ANCHOR (TO YOUR OTHER SELF) tells the story of two different women in two different worlds, who share one life between them. This standalone novel of speculative fiction (93,000 words) may appeal to fans of Michael Marshall Smith, or anyone with a bleak sense of humor.
[Bio here]
Thanks for your time and attention.
Delicious Chum Jr.
What exactly makes this non-standard? Did the so called expert have anything specific to offer?
And anyone who says this is unacceptable is an idiot. You can quote me.
This query is terrific.
It sets up stakes. It's crisp. The writing is clean.
The only thing I'd worry about here is that the stakes aren't high enough: the only thing bad that can happen is the protagonist might die. Usually heroic stakes involve the fate of another person as well. You die for a cause, for a person, for something larger than yourself.
But that's a problem with the novel, not the query.
Which brings me to self-described query letter experts. There aren't any. Not even the Shark. The closest you can get are agents who actually read and evaluate queries and we can disagree with each other about some pretty weird things. Other people, like editors, can be trusted, IF they actually did acquisitions in a previous career iteration. To be avoided are those folks who've never actually used queries to find work they sold, or bought.
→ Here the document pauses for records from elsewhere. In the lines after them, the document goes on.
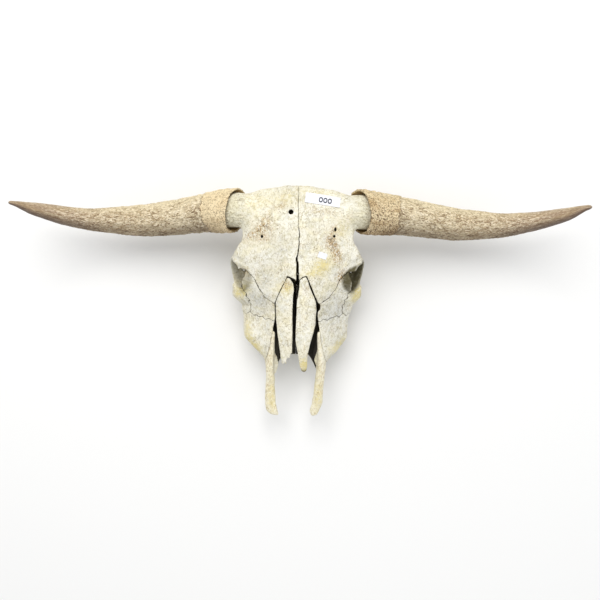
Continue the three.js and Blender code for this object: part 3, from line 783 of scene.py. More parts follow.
def bone_fields(full, shell):
    """One field of distances for each bone, by its node."""
    uneven = 1.3 * lattice(full.shape, 6.5, 31) + 0.9 * lattice(full.shape, 2.6, 32)
    wobble = Field(full.low, values=uneven)
    out, cracks = {}, {}
    # openings for the nasal bones and the premaxillae
    x, y, z = full.axes()
    plan = np.minimum(polygon(ROOMS[0], x, y), polygon(ROOMS[1], x, y))
    whole = grab(full, LOW, HIGH)
    whole.d = np.maximum(full.d, -np.maximum(plan + 0.35 * wobble.d, 96 - z))
    for side, sign in SIDES:
        out["premaxilla_" + side] = premaxilla(side, sign, whole)
        carve(whole, out["premaxilla_" + side])
    # bones of the roof and the cheeks
    for name, (low, high) in WINDOWS.items():
        for side, sign in SIDES:
            part = grab_side(whole, sign, low, high)
            jag = np.zeros(part.shape, np.float32)
            mine, theirs = shared(part, wobble)
            jag[mine] = wobble.d[theirs]
            px, py, pz = part.axes()
            part.d = np.maximum(part.d, region(name, px * sign, py, pz, jag))
            crack = None
            if name == "frontal":
                offset, half = midline_gap(px, py)
                crack = half - sign * (offset + 0.5 * jag)
                spike = np.asarray(sweep(0, CORE)[0](px * sign, py, pz), np.float32)
                grain = lattice(part.shape, [26, 3.2, 3.2], 61 + sign)
                grain = grain + 0.8 * lattice(part.shape, [11, 2, 2], 63)
                spike += 0.75 * grain * np.clip((px * sign - 90) / 30, 0, 1)
                part.d = smin(part.d, spike, 15)
            out[f"{name}_{side}"] = part
            cracks[side] = crack
        for side, _ in SIDES:
            part = out[f"{name}_{side}"]
            carve(whole, part)
            if cracks[side] is not None:
                part.d = np.maximum(part.d, cracks[side])
    # what is left is the face, the base and the back
    seam = 0.7 * wobble.d
    face = Field(full.low, values=np.maximum(whole.d, y - FACE_END + seam))
    for side, sign in SIDES:
        part = grab_side(face, sign, [-4, -168, -4], [124, 46, 190])
        part.d = np.maximum(part.d, 0.3 - sign * part.axes()[0])
        out["maxilla_" + side] = part
    base = np.maximum(whole.d, FACE_END + GAP - y - seam)
    out["sphenoid_palatine"] = Field(full.low, values=np.maximum(base, y - BASE_END + 1.4 * seam))
    out["occipital"] = Field(full.low, values=np.maximum(base, BASE_END + GAP - y - 1.4 * seam))
    for side, _ in SIDES:
        out["nasal_" + side] = nasal(side, shell)
    return out


SIDES = (("left", 1), ("right", -1))
WINDOWS = {
    # corners on the left-hand side
    "frontal": ([-10, -12, 84], [302, 246, 206]),
    "lacrimal": ([26, -46, 90], [126, 74, 182]),
    "zygomatic": ([82, -50, 50], [152, 118, 190]),
    "temporal": ([38, 96, 46], [152, 242, 180]),
}


# ---- Horn sheaths -------------------------------------------------------------------------

HORNS = {
    # x, y, z and radius of the outside
    "left": [
        [80, 192.5, 170, 47], [131, 192.5, 149, 46], [163, 190.5, 136, 44], [217, 187.5, 120, 40.5],
        [272, 181.5, 108, 38.5], [340, 174, 101, 35], [424, 172, 106, 26.5], [492, 179, 127, 20.5],
        [559, 193, 163, 13.5], [603, 206, 198, 4],
    ],
    "right": [
        [80, 191, 170, 47], [131, 191, 149, 46], [163, 190, 136, 43.5], [214, 185, 120, 40],
        [264, 178, 108, 38], [332, 170.5, 101, 34], [419, 169, 106, 26], [486, 174, 126, 20.5],
        [552, 186, 160, 13.5], [596, 195, 194, 4],
    ],
}
RIM_CENTRE = np.array([131.0, 192.0, 149.0])
RIM_OUT = np.array([0.885, 0.156, -0.438])  # square to the plane of the rim
SHEATH_WALL, SOCKET_END = 3.4, 322
HORN_STEP, HORN_AROUND = 1.1, 168  # length of a row, points in a row
HORN_SEED = {"left": 200, "right": 300}
BAND_END = {"left": 207, "right": 191}  # where the worn base ends
BAND_WORN = {"left": 1.0, "right": 0.62}
ALL_ROWS = 9999  # a size at which the noise is the same in every row
TIP_ROUND, SOCKET_ROUND = 7, 22  # lengths of the rounded ends


def wrapped(rows, around, size, many, seed):
    """Noise in -1..1 over a tube: `size` rows long and `many` times round, joined at the seam."""
    rng = np.random.default_rng(seed)
    coarse = rng.uniform(-1, 1, (int(rows / size) + 3, many))
    at = np.arange(rows) / size
    i = at.astype(int)
    f = ease(at - i)[:, None]
    long = coarse[i] * (1 - f) + coarse[i + 1] * f
    at = np.arange(around) / around * many
    i = at.astype(int)
    f = ease(at - i)[None, :]
    return long[:, i % many] * (1 - f) + long[:, (i + 1) % many] * f


def dome(t):
    """Share of the radius lost at a rounded end, with t from 0 to 1."""
    return 1 - np.sqrt(1 - t**2 * 0.998)


def horn_points(keys, x, radius_change, theta):
    """Points of the horn's skin at x, for angles theta and a change of radius."""
    x, theta = np.broadcast_arrays(x, theta)
    tip = keys[-1][0]
    y, z, radius = columns(keys, x)
    ahead, behind = columns(keys, np.minimum(x + 2, tip)), columns(keys, x - 2)
    t = np.stack([4.0 - np.maximum(x + 2 - tip, 0), ahead[0] - behind[0], ahead[1] - behind[1]], -1)
    t /= np.linalg.norm(t, axis=-1, keepdims=True)
    side = np.stack([-t[..., 1], t[..., 0], 0 * t[..., 0]], -1)
    side /= np.linalg.norm(side, axis=-1, keepdims=True)
    spoke = np.cos(theta)[..., None] * side + np.sin(theta)[..., None] * np.cross(t, side)
    return np.stack([x, y, z], -1) + (radius + radius_change)[..., None] * spoke


def rim_line(keys, theta, rough):
    """Where each line along the horn meets its slanting rim."""
    x = np.full(theta.shape, RIM_CENTRE[0])
    for _ in range(14):
        away = (horn_points(keys, x, 0, theta) - RIM_CENTRE) @ RIM_OUT - rough
        x = np.clip(x - away / RIM_OUT[0] * 0.8, 84, 200)
    return x


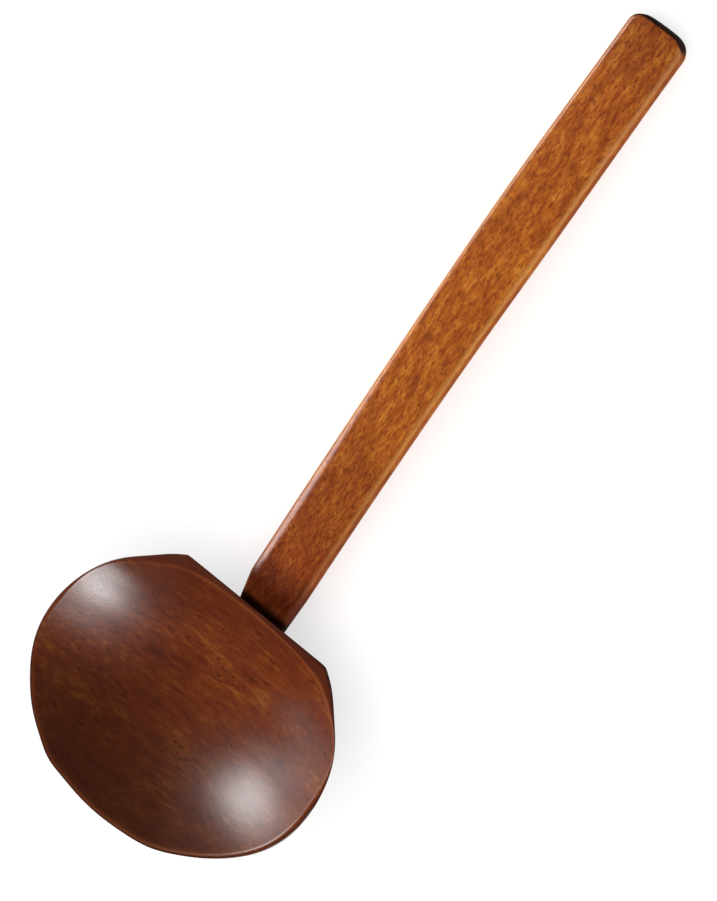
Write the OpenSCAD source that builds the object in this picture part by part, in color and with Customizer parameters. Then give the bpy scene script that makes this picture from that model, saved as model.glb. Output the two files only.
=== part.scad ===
// Wooden ladle: a carved oval bowl and a flat bar handle, glued together with a blind tenon.
// It lies as it does on a table, resting on the foot's rear edge and on the handle's tip.
// X is across the bowl, +Y runs towards the handle's tip, +Z is up.

/* [Bowl] */
// Width of the rim, side to side
bowl_w = 85; // [70:1:100]
// Length of the rim in front of its widest line
rim_front = 34.4; // [28:0.2:40]
// Length of the rim behind its widest line, up to the flat back
rim_back = 31.8; // [30:0.2:34]
// Length that the rear half of the oval would have if it weren't cut flat
oval_back = 37.2; // [35:0.2:40]
// Height from the foot to the rim
bowl_h = 25; // [24:1:30]
// Lean of the flat back, inwards below the rim, in degrees
back_lean = 10; // [4:1:12]
// Size of the flat foot as a share of the rim
foot_share = 0.4; // [0.3:0.05:0.5]

/* [Hollow] */
// Depth of the dish at its middle
dish_depth = 16; // [12:1:17]
// Width of the lip at the sides
lip_side = 1; // [0.8:0.1:2]
// Width of the lip at the front
lip_front = 0.8; // [0.6:0.1:2]
// Width of the lip at the middle of the back
lip_back = 1.4; // [1:0.1:3]

/* [Handle] */
// Length from the bowl's back to the tip
handle_len = 181; // [150:1:210]
// Width of the bar
handle_w = 16.2; // [14:0.1:18]
// Thickness of the bar
handle_t = 8; // [7:0.5:8]
// Rise of the bar above the rim's plane, in degrees
handle_rise = 17; // [12:1:20]
// Height of the bar's upward bow
handle_bow = 6.5; // [2:0.5:8]
// Radius of the bar's long edges
edge_r = 1.6; // [0.8:0.1:3]
// Radius of the tip's two corners, seen from above
tip_corner_r = 3; // [1:0.5:6]

/* [Joint] */
// Depth of the bar's top below the rim, where it meets the bowl
neck_drop = 5.5; // [5.5:0.5:6]
// Length over which the bar narrows to the neck
neck_len = 7; // [5:1:12]
// Amount taken off each side and off the top at the neck
neck_cut = 0.9; // [0.5:0.1:1.2]
// Width of the tenon
tenon_w = 11.5; // [8:0.5:12]
// Thickness of the tenon
tenon_t = 5.2; // [4:0.2:5.4]
// Length of the tenon
tenon_len = 9; // [6:0.5:9]

/* [Hidden] */

// Points around each ring of the bowl
RING_POINTS = 72;
// Heights of the rings outside the bowl, as shares of its height
WALL_LEVELS = [0, 0.08, 0.18, 0.3, 0.43, 0.57, 0.72, 0.86, 1];
// Sizes of the rings inside the dish, as shares of the inner edge
DISH_RINGS = [1, 0.96, 0.9, 0.82, 0.72, 0.6, 0.46, 0.3, 0.13];
// How quickly the outside draws in below the rim, at the sides and at the fuller back
SIDE_POWER = 1.7;
BACK_POWER = 3;
// How squarely the inner edge follows the flat back: 2 is a plain ellipse
INNER_POWER = 2.7;
// How quickly the dish falls from its middle outwards
DISH_POWER = 2.2;
// Height, as a share of the bowl's, of the foremost point as the ladle lies
FRONT_LEVEL = 0.86;
// Room for glue on each side of the tenon, and beyond its end
GLUE = 0.1;
END_ROOM = 0.4;
// How far a cutting shape runs past the surface that it cuts
OVER = 1;
// Length of bar drawn past the neck, for the bowl's flat back to trim
SPARE = 9;
// Facets of a full circle: the bar's long edges, the tip's corners and the bar's arch
EDGE_FACETS = 32;
CORNER_FACETS = 48;
ARCH_FACETS = 360;
// Size of the shapes that trim the bar, well over the ladle's height
TRIM = 4 * bowl_h;

// The bar's top is an arc of a circle through the neck and the tip
arc_r = handle_len * handle_len / (8 * handle_bow) + handle_bow / 2;
arc_half = asin(handle_len / 2 / arc_r);
tip_slope = handle_rise - arc_half;

// The neck's top edge, the tip's top edge and the tip's lower edge, as [y, z] with the rim level
neck = [rim_back, bowl_h - neck_drop];
tip_top = neck + handle_len * [cos(handle_rise), sin(handle_rise)];
tip_low = tip_top + handle_t * [sin(tip_slope), -cos(tip_slope)];

// At rest the ladle leans back on the foot's rear edge until the tip touches the table
foot_rear = foot_share * oval_back;
lean = atan2(tip_low[1], tip_low[0] - foot_rear);
front_y = FRONT_LEVEL * bowl_h * sin(lean) - rim_front * shrink(FRONT_LEVEL, SIDE_POWER) * cos(lean);
tip_y = tip_top[0] * cos(lean) + tip_top[1] * sin(lean);
rest_shift = [0, -(front_y + tip_y) / 2, foot_rear * sin(lean)];

// Size of the outside at a share of the bowl's height, as a share of the rim's size
function shrink(level, power) = 1 - (1 - foot_share) * pow(1 - level, power);

// A closed oval: an ellipse whose rear half may be squarer, cut flat at the line y = cut
function oval(half_w, front, back, power, cut) = [
    for (i = [0 : RING_POINTS - 1])
        let (
            turn = 360 * i / RING_POINTS,
            across = cos(turn),
            along = sin(turn),
            share = along < 0 ? 1 : 2 / power
        )
        [
            half_w * sign(across) * pow(abs(across), share),
            along < 0 ? front * along : min(cut, back * pow(along, share))
        ]
];

// The outside of the bowl at a share of its height
function wall_ring(level) = [
    for (p = oval(
        bowl_w / 2 * shrink(level, SIDE_POWER),
        rim_front * shrink(level, SIDE_POWER),
        oval_back * shrink(level, BACK_POWER),
        2,
        rim_back - (1 - level) * bowl_h * tan(back_lean)
    ))
        [p[0], p[1], level * bowl_h]
];

// The dish at a share of its inner edge's size
function dish_ring(share) = [
    for (p = oval(
        (bowl_w / 2 - lip_side) * share,
        (rim_front - lip_front) * share,
        (rim_back - lip_back) * share,
        INNER_POWER,
        rim_back
    ))
        [p[0], p[1], bowl_h - dish_depth * (1 - pow(share, DISH_POWER))]
];

// A solid skinned over a stack of rings, closed flat at its first and last ring
module skin(rings) {
    points = [for (ring = rings) each ring];
    last = (len(rings) - 1) * RING_POINTS;
    sides = [
        for (k = [0 : len(rings) - 2], i = [0 : RING_POINTS - 1])
            let (
                j = (i + 1) % RING_POINTS,
                low = k * RING_POINTS,
                high = low + RING_POINTS
            )
            each [[low + i, high + j, low + j], [low + i, high + i, high + j]]
    ];
    first_cap = [for (i = [0 : RING_POINTS - 1]) i];
    last_cap = [for (i = [RING_POINTS - 1 : -1 : 0]) last + i];
    polyhedron(points, [first_cap, each sides, last_cap]);
}

// Moves a shape drawn with the rim level to where it lies on the table
module at_rest() {
    translate(rest_shift) rotate([-lean, 0, 0]) children();
}

// Moves a shape drawn along the bar's chord, from the neck's top, to its place with the rim level
module on_chord() {
    translate([0, neck[0], neck[1]]) rotate([handle_rise, 0, 0]) children();
}

// The tenon, or with room around it the mortise; it follows the bar's slope at the neck
module tenon(room, end_room) {
    top = neck_cut + (handle_t - neck_cut - tenon_t) / 2;
    on_chord() rotate([arc_half, 0, 0])
        translate([-tenon_w / 2 - room, -tenon_len - end_room, -top - tenon_t - room])
            cube([tenon_w + 2 * room, tenon_len + end_room + neck_len / 2, tenon_t + 2 * room]);
}

// The bar's cross-section: x runs outwards along the arc's radius, y across the bar
module bar_section() {
    for (x = [arc_r - handle_t + edge_r, arc_r - edge_r], y = [-1, 1] * (handle_w / 2 - edge_r))
        translate([x, y]) circle(r = edge_r, $fn = EDGE_FACETS);
    translate([arc_r - handle_t + edge_r, -handle_w / 2]) square([handle_t - 2 * edge_r, handle_w]);
    translate([arc_r - handle_t, edge_r - handle_w / 2]) square([handle_t, handle_w - 2 * edge_r]);
}

// The arched bar, running on past the neck into the bowl
module arched_bar() {
    spare_turn = asin(SPARE / arc_r);
    on_chord() translate([0, handle_len / 2, handle_bow - arc_r]) rotate([90, 0, 90])
        rotate([0, 0, 90 - arc_half])
            rotate_extrude(angle = 2 * arc_half + spare_turn, $fn = ARCH_FACETS) bar_section();
}

// The bar's outline from above, along its chord: a narrowed neck, straight sides and rounded tip corners
module bar_outline() {
    half_w = handle_w / 2;
    neck_half = half_w - neck_cut;
    past_tip = handle_len + handle_t;
    corner_y = handle_len - tip_corner_r;
    polygon([
        [-neck_half, -SPARE], [neck_half, -SPARE], [neck_half, 0],
        [half_w + OVER, neck_len * (1 + OVER / neck_cut)], [half_w + OVER, corner_y],
        [-half_w - OVER, corner_y], [-half_w - OVER, neck_len * (1 + OVER / neck_cut)], [-neck_half, 0]
    ]);
    translate([tip_corner_r - half_w, 0]) square([handle_w - 2 * tip_corner_r, past_tip]);
    for (side = [-1, 1])
        translate([side * (half_w - tip_corner_r), corner_y]) circle(r = tip_corner_r, $fn = CORNER_FACETS);
}

// What is pared off the top of the bar so that it dips into the bowl
module neck_paring() {
    on_chord() rotate([arc_half, 0, 0]) translate([-handle_w, 0, 0]) rotate([90, 0, 90])
        linear_extrude(2 * handle_w)
            polygon([
                [-SPARE, OVER], [-SPARE, -neck_cut], [0, -neck_cut],
                [neck_len, 0], [neck_len, OVER]
            ]);
}

// The scoop, with the mortise in its flat back
module bowl() {
    color([0.32, 0.13, 0.07]) at_rest() difference() {
        skin([
            for (level = WALL_LEVELS) wall_ring(level),
            for (share = DISH_RINGS) dish_ring(share)
        ]);
        tenon(GLUE, END_ROOM);
    }
}

// The bar handle, with its shoulder flat against the bowl's leaning back, and its tenon
module handle() {
    color([0.66, 0.36, 0.15]) at_rest() {
        difference() {
            intersection() {
                arched_bar();
                on_chord() translate([0, 0, -TRIM / 2]) linear_extrude(TRIM) bar_outline();
            }
            neck_paring();
            translate([0, rim_back, bowl_h]) rotate([-back_lean, 0, 0])
                translate([-TRIM / 2, -TRIM, -TRIM / 2]) cube(TRIM);
        }
        tenon(0, 0);
    }
}

bowl();
handle();
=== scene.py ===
"""The looks of a two-piece wooden ladle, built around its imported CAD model.

Lengths in the shapes below are millimetres, with the rim level: x runs across the bowl from its
middle, y from the rim's widest line towards the handle, z up from the foot. at_rest() turns them
into the row frame, where the ladle leans back on its foot's rear edge and its handle's tip.
"""

import math

import bpy
import numpy as np
from mathutils import Matrix, Vector
from mathutils.kdtree import KDTree


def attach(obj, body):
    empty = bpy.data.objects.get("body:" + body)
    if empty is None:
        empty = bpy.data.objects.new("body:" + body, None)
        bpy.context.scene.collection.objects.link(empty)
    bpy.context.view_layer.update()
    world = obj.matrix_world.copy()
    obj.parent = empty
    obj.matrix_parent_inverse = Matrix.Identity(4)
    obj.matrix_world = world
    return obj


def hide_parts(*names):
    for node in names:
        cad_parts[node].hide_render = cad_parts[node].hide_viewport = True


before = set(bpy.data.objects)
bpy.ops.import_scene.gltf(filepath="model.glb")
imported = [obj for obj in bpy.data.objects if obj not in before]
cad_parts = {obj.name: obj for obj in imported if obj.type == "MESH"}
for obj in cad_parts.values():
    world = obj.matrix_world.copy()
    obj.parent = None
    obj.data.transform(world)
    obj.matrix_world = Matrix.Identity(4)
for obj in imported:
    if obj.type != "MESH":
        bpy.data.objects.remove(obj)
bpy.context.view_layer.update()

MM = 0.001

# The bowl, as designed
BOWL_HALF_W = 42.5
RIM_FRONT = 34.4
RIM_BACK = 31.8
OVAL_BACK = 37.2
BOWL_H = 25.0
BACK_LEAN = math.radians(10)
FOOT_SHARE = 0.4
SIDE_POWER = 1.7
BACK_POWER = 3.0
FRONT_LEVEL = 0.86
DISH_DEPTH = 16.0
DISH_POWER = 2.2
INNER_POWER = 2.7
LIP_SIDE = 1.0
LIP_FRONT = 0.8
LIP_BACK = 1.4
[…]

An effective query is the one that gets your pages read, and hopefully generates a request for your manuscript. That's the ONLY measure of an effective query. "Bad" queries can work. "Good" queries can fail.
The purpose of QueryShark is to get a second set of eyes on your query; eyeballs that actually dive into incoming queries on a regular basis and can see some things you don't.
I like this query a lot. If I took on projects in this category, I'd read the pages.